* [Task directions]: Determine how many lines hold "picture" and give only that number.

* [Exercise inputs]:
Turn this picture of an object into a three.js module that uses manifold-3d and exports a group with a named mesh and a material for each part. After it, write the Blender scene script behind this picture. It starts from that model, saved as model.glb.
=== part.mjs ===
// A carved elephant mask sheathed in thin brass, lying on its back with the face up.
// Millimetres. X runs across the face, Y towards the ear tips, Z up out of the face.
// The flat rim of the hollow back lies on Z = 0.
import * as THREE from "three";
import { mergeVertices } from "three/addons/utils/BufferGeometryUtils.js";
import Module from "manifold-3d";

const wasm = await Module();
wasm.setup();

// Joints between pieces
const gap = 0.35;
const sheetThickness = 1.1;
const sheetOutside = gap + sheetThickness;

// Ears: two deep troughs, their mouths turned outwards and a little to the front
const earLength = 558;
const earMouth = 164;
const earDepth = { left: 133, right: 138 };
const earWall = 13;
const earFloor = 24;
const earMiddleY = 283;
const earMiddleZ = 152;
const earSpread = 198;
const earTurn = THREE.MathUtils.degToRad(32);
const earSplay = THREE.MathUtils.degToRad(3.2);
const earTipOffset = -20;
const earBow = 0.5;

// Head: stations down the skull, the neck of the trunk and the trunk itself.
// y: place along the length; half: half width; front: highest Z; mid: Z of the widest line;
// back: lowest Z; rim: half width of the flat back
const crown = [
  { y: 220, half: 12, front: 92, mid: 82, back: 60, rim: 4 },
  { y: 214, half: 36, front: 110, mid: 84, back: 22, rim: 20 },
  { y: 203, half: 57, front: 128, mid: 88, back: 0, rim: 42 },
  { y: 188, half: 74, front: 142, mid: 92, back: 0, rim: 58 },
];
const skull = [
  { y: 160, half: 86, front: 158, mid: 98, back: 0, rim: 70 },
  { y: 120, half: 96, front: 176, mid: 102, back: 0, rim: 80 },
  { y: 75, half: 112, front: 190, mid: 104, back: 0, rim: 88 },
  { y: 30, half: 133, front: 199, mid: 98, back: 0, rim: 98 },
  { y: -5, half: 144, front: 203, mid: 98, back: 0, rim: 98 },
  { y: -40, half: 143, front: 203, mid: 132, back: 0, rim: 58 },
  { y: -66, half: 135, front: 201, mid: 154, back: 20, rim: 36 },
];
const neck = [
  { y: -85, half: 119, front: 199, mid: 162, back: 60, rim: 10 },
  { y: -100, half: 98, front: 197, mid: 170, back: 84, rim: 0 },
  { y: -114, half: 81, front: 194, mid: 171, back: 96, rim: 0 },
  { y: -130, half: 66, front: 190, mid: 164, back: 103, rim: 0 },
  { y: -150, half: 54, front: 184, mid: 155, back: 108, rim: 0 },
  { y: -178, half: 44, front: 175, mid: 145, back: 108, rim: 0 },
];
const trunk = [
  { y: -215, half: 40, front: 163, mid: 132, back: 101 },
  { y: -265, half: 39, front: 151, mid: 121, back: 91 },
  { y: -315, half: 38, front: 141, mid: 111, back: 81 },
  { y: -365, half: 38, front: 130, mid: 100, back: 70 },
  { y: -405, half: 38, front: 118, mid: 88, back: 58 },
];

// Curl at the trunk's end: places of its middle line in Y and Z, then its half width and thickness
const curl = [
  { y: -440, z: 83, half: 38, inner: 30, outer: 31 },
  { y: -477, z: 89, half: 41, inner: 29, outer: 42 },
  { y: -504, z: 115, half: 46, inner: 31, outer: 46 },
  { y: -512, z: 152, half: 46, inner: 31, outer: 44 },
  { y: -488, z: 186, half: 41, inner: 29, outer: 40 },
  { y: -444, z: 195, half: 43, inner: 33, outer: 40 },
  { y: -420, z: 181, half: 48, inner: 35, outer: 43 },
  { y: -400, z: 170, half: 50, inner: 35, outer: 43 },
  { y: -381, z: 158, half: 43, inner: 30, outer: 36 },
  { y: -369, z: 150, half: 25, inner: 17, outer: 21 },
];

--

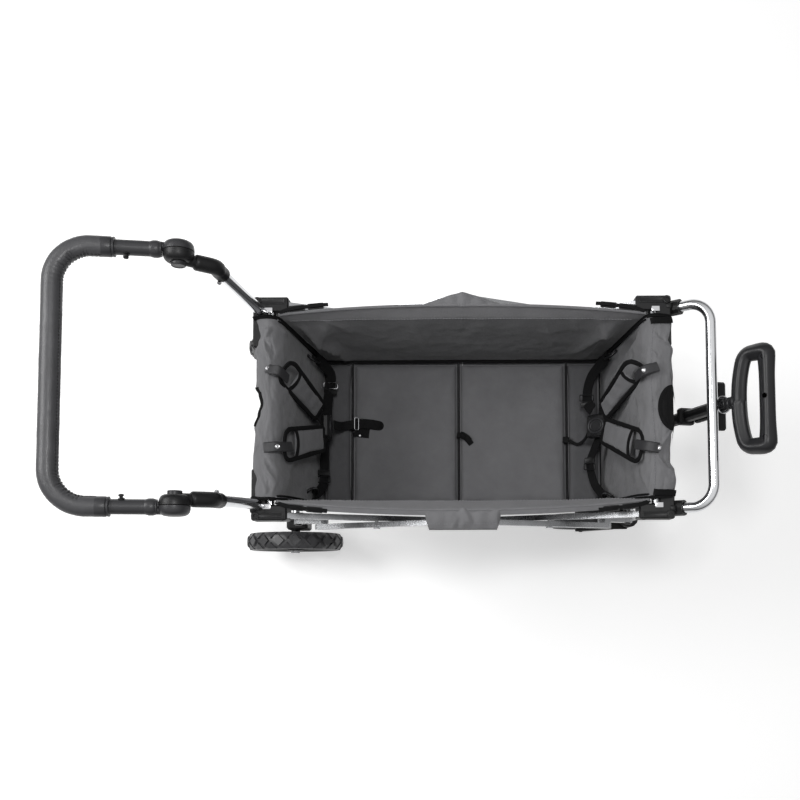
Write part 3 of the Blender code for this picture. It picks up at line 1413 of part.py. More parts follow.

* [Answer in full]: 2